Hello,
Currently, I am working on a regression problem. I perform hyperparameter tuning, to find the ‘best’ model taking into the given requirements. I use wandb for experiment tracking.
To estimate my memory, I perform the following steps:
- create a TFLite model: float & post-training integer quantization (8-bit fixed-point, weights only) (Dynamic range quantization)
- save the model: float and 8-bit fixed-point
- calculate the saved model size
The code:
# create TFLite model - float & post-training integer quantization (8-bit fixed-point)
float_converter = tf.lite.TFLiteConverter.from_keras_model(model)
float_tflite_model = float_converter.convert()
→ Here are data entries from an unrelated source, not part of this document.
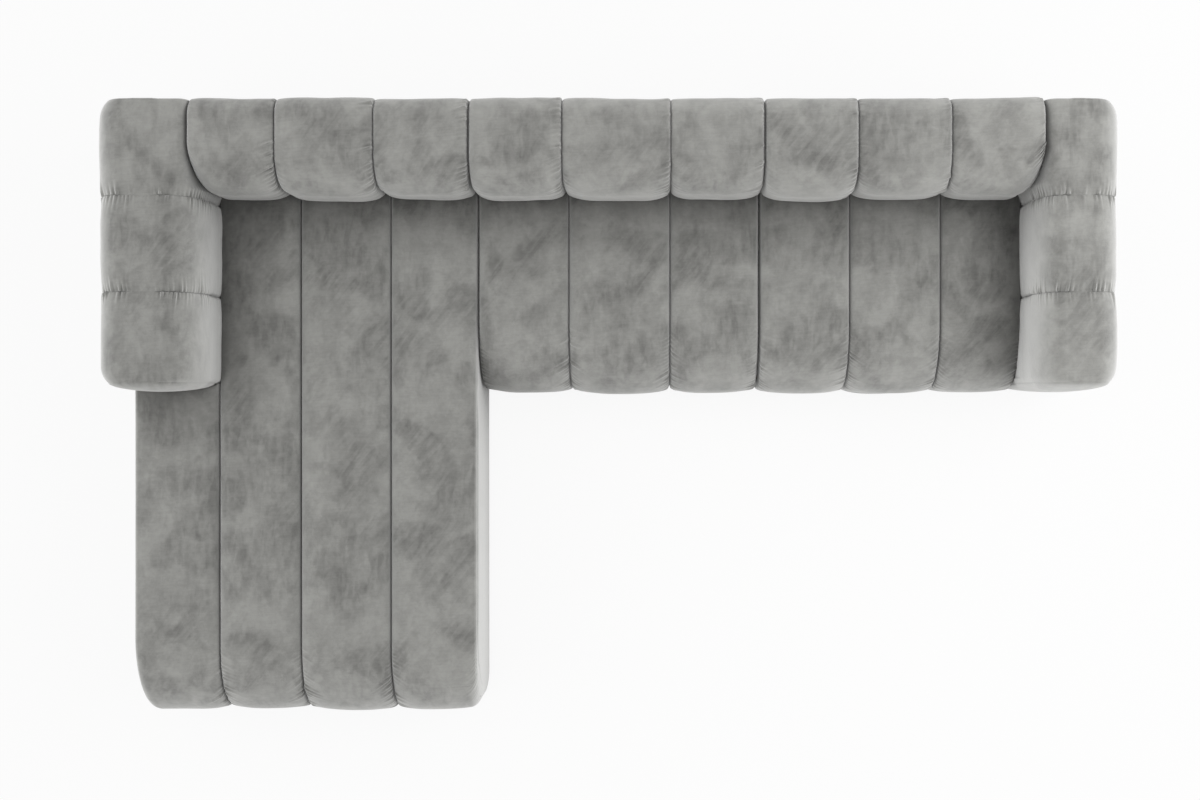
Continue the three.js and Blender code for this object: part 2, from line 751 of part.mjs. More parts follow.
// A hook plate and a catch plate halfway along each side where two modules meet
const plateY = (chaiseDepth - moduleDepth) / 2;
for (const [name, plane] of [["chaise_to_middle", middleLeft], ["middle_to_end", endLeft]]) {
  const hook = new THREE.Mesh(hookPlate(plane - joinInset, 1, plateY), zincPlate);
  hook.name = `${name}_hook`;
  const keeper = new THREE.Mesh(catchPlate(plane + joinInset, -1, plateY), zincPlate);
  keeper.name = `${name}_catch`;
  sofa.add(hook, keeper);
}

export default sofa;
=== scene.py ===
"""Channel-upholstered corner sofa in brushed velvet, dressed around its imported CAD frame."""

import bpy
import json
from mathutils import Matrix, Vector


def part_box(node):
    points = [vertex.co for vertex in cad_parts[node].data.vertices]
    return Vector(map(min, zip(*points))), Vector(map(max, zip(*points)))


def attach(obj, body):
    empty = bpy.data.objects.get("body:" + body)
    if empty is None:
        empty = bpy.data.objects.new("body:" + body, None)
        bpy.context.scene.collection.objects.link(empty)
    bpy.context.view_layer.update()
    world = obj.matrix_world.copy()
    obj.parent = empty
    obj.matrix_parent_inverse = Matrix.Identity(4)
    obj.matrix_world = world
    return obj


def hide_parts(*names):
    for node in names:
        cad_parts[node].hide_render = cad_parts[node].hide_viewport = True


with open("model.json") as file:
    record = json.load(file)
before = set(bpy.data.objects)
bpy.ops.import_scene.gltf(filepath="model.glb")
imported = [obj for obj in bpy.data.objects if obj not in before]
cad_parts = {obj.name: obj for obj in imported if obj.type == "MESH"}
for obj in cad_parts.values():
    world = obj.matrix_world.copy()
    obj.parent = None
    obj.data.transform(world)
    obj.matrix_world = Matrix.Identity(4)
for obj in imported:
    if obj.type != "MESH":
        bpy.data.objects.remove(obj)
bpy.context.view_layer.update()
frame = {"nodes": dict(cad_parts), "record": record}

import json
import math

import bmesh
import bpy
import numpy as np
from bpy.props import FloatProperty, FloatVectorProperty, PointerProperty
from mathutils import Vector

bl_info = {
    "name": "Corner sofa",
    "version": (1, 0, 0),
    "blender": (4, 5, 0),
    "location": "View3D > Sidebar > Sofa",
    "description": "Builds the velvet pads, frame finishes and stage of a channelled corner sofa",
    "category": "Object",
}

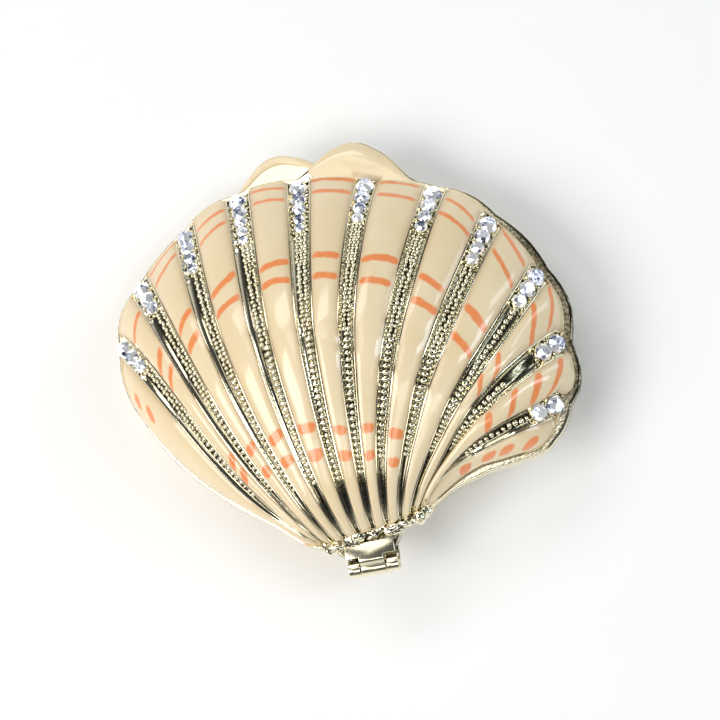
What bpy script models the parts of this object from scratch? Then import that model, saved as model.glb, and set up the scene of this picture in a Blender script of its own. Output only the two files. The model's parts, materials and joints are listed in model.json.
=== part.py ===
"""Scallop shell trinket box: a domed, ribbed lid hinged on a plainer bowl of the same outline.

Units are metres and +Z is up. The lip that opens is at -Y and the hinge is at +Y, with its axis along X.
The shell is drawn about the middle of its outline, and set down over the origin at the end.
"""
import math

import bmesh
import bpy
from mathutils import Matrix, Vector

MM = 0.001

# Outline of the shell, where the dome meets its rim
SHELL_WIDTH = 64.0 * MM
# Angle in degrees and reach as a share of half the width: hinge at 90, ear and neck at 150 to 120
RIM_SHAPE = (
    (0, 0.97), (20, 0.88), (40, 0.82), (60, 0.81), (75, 0.865), (90, 0.83), (105, 0.82), (120, 0.80),
    (130, 0.83), (137, 0.91), (144, 1.0), (152, 1.015), (160, 1.035), (170, 1.0), (180, 0.995),
    (200, 0.92), (220, 0.885), (240, 0.81), (260, 0.80), (280, 0.84), (300, 0.915), (320, 0.955), (340, 1.03),
)

# Rim, walls and clearances
FLANGE_WIDTH = 0.5 * MM
FLANGE_AT_EAR = 1.3 * MM
EAR_SIDE = (118.0, 130.0, 195.0, 225.0)
FLANGE_THICKNESS = 1.0 * MM
RIM_LAND = 2.2 * MM
LID_WALL = 1.7 * MM
FLOOR_WALL = 1.7 * MM
SEAM_GAP = 0.3 * MM
PIECE_GAP = 0.3 * MM
SCALLOP = 0.45 * MM

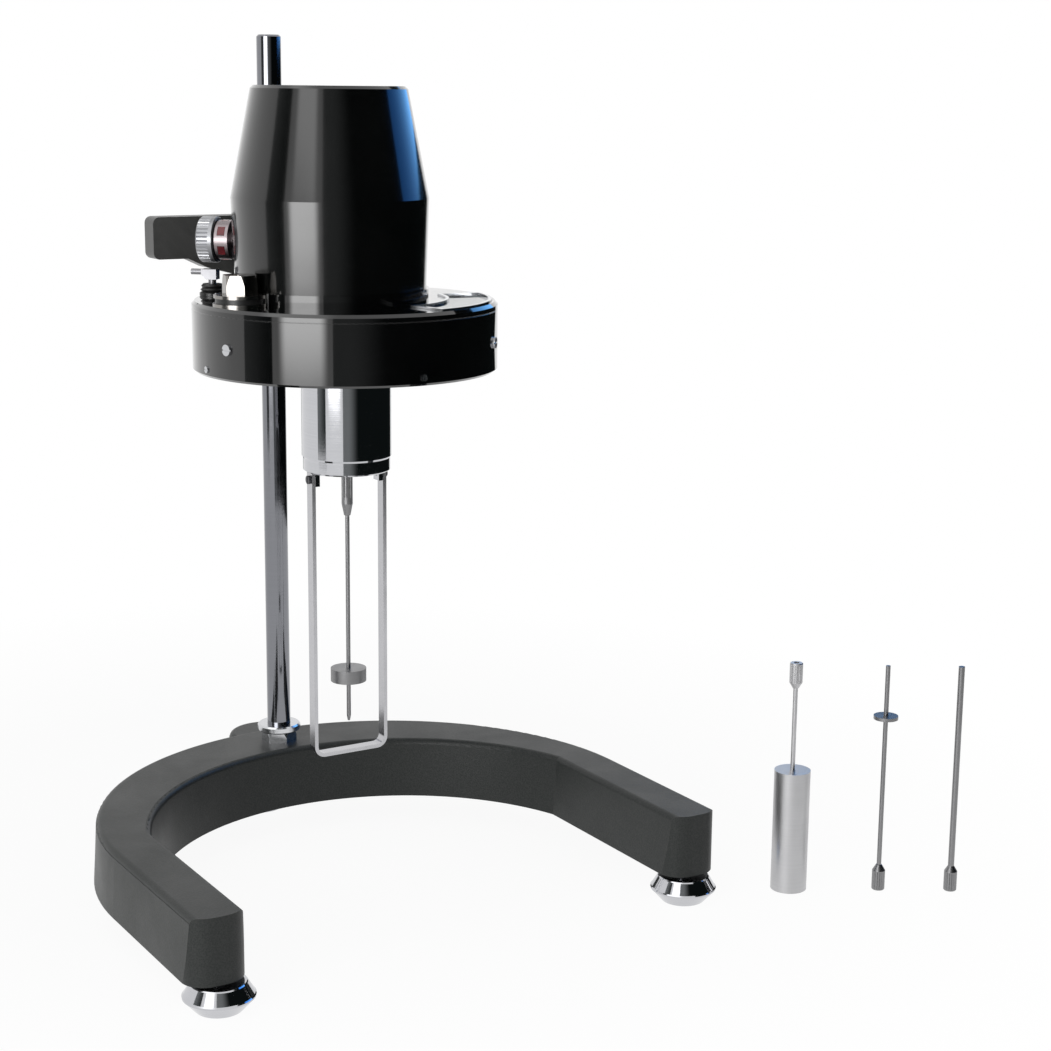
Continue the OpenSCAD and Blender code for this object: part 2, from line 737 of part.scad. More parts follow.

quant_converter = tf.lite.TFLiteConverter.from_keras_model(model)
quant_converter.optimizations = [tf.lite.Optimize.DEFAULT]
tflite_quant_model = quant_converter.convert()
# save tflite models
float_file = 'float_file.tflite'
quant_file = 'quant_file.tflite'
with open("artifacts/"+float_file, 'wb') as f:
f.write(float_tflite_model)
with open("artifacts/"+quant_file, 'wb') as f:
f.write(tflite_quant_model)
# model size
float_model_size = round(os.path.getsize("artifacts/"+float_file) / float(1024*1024), 1)
quant_model_size = round(os.path.getsize("artifacts/"+quant_file) / float(1024*1024), 1)
Question: “Is this approach correct to obtain a good first approximation?”
The idea is to have an estimation. Of course, this will not give a memory consumption estimation for a specific device. Therefore, I like to expand the experiment tracking code (running on my local computer) using the profiling API. If I understand the profiling API documentation, you need to provide a reference model closest to the model architecture that you have built.
How can I learn about the reference model architecture?
For mobilenet-ssd you can find this architecture in the literature. But it is not clear how I can find information about the architecture for, for example, gestures-large and also the other models. Can we download the reference model and obtain this information by using netron? What if the outcome of the experiments gives a model architecture that differs a lot from the reference model?
Do we obtain good estimation for models that solves a regression problem?
Thanks for the feedback.
Regards,
Joeri